The flesh of the fruit has blood red colour segments.
 
According to the Cosmetic Ingredient Database (CosIng), the functions of Blood Orange Essential Oil are:Masking, Skin Conditioning.
 
To view more information, visit the CosIng Database here.

HOW TO USE IT

Skin Care
Helps to brighten dull and oily complexions, so it is ideal in teenage and problem skin lotions, gels and serums.
 
One of the few essential oils that are safe to use on small children.
 
Very refreshing and relaxing, so it can be used in a wide range of everyday skin care creams, lotions and gels.
 
It supports collagen formation in the skin so add to night creams, body lotions and serums.
Hair Care
Improves an oily scalp so it can be included in shampoos for greasy hair.
 
Other
Has a useful diuretic effect and can be used in body wraps.
 
Suggested Blends
Blends well with Grapefruit for use in body wraps.
 
Combine with Frankincense and Cinnamon for a classic Winter fragrance.

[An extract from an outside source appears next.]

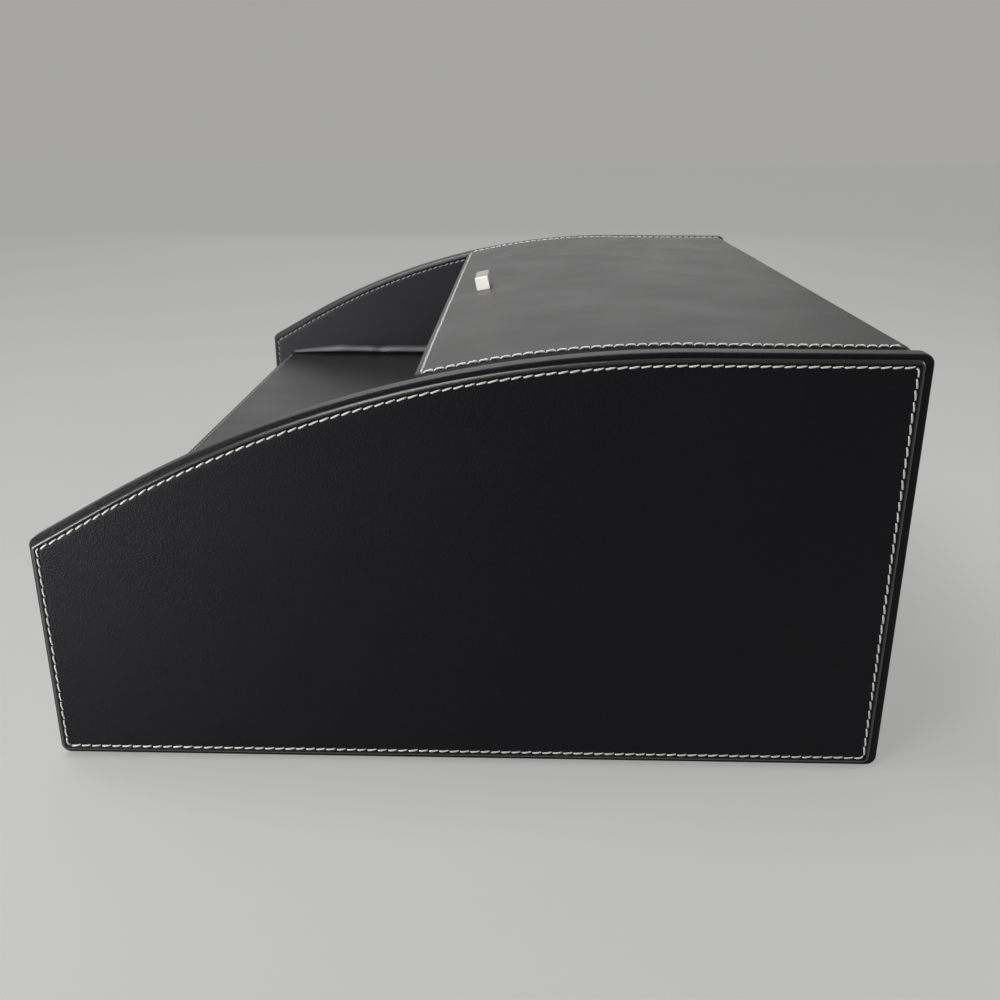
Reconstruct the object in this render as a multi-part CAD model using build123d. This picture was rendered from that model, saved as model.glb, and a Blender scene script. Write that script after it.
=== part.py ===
"""Leather-covered stationery box with two curved side panels, an open front tray,
a leather-hinged lid over the rear compartment and a drawer under the tray.

Units are millimetres. +X is the box's right side, +Y its rear, +Z up.
The origin is on the standing surface, midway between the sides and midway front to back.
"""

import os
from math import cos, radians, sin, sqrt, tan

from build123d import *

os.makedirs("parts", exist_ok=True)

# ---------------------------------------------------------------- overall form
WIDTH = 443.0                 # over the two outer skins
DEPTH = 350.0                 # side panel, front edge to rear edge
HEIGHT = 178.6                # standing surface to the flat top of the sides
TOP_RADIUS = 475.8            # arc between the flat top and the front slope
TOP_SLOPE = 29.5              # degrees, front slope below the arc
FLAT_LENGTH = 85.4            # flat top, measured forward from the rear edge
CORNER_RADIUS = 4.0           # the four corners of a side panel

# ---------------------------------------------------------------- materials' thicknesses
SIDE_BOARD = 9.5
EDGE_WRAP = 0.8               # leather round the edge of a side board
OUTER_SKIN = 1.9
INNER_SKIN = 1.2
BOARD = 9.0                   # base, deck, back, divider, lid and drawer front
LEATHER = 1.2                 # leather on those boards
SUEDE = 0.8                   # lining on walls and under the lid
PAD = 1.5                     # lined pad on a floor
FELT = 1.2                    # felt under the base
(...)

CAUTIONS/CONTRAINDICATIONS

Do not use in products for direct use in the sun like tanning lotions as it could potentially have a phototoxic effect.

TRADITIONAL USE

Aromatherapy Uses
Traditionally used by qualified aromatherapists to gently release emotional tensions such as domestic problems.
 
When you have the feeling of wanting to have a good cry, it can be a good antidepressant and is even more effective than Orange essential oil.
 
Helps find a way through subtle hormonal changes but not PMS.
As an antispasmodic and carminative, it is useful for digestive problems of a nervous origin.
 
Historical Information
Oranges are native to China where they have been listed in Chinese literature since 2,400BC.
 
They were used as both food and medicine in 16th Century when Portuguese explorers brought them back to Europe to cultivate and they quickly became very popular.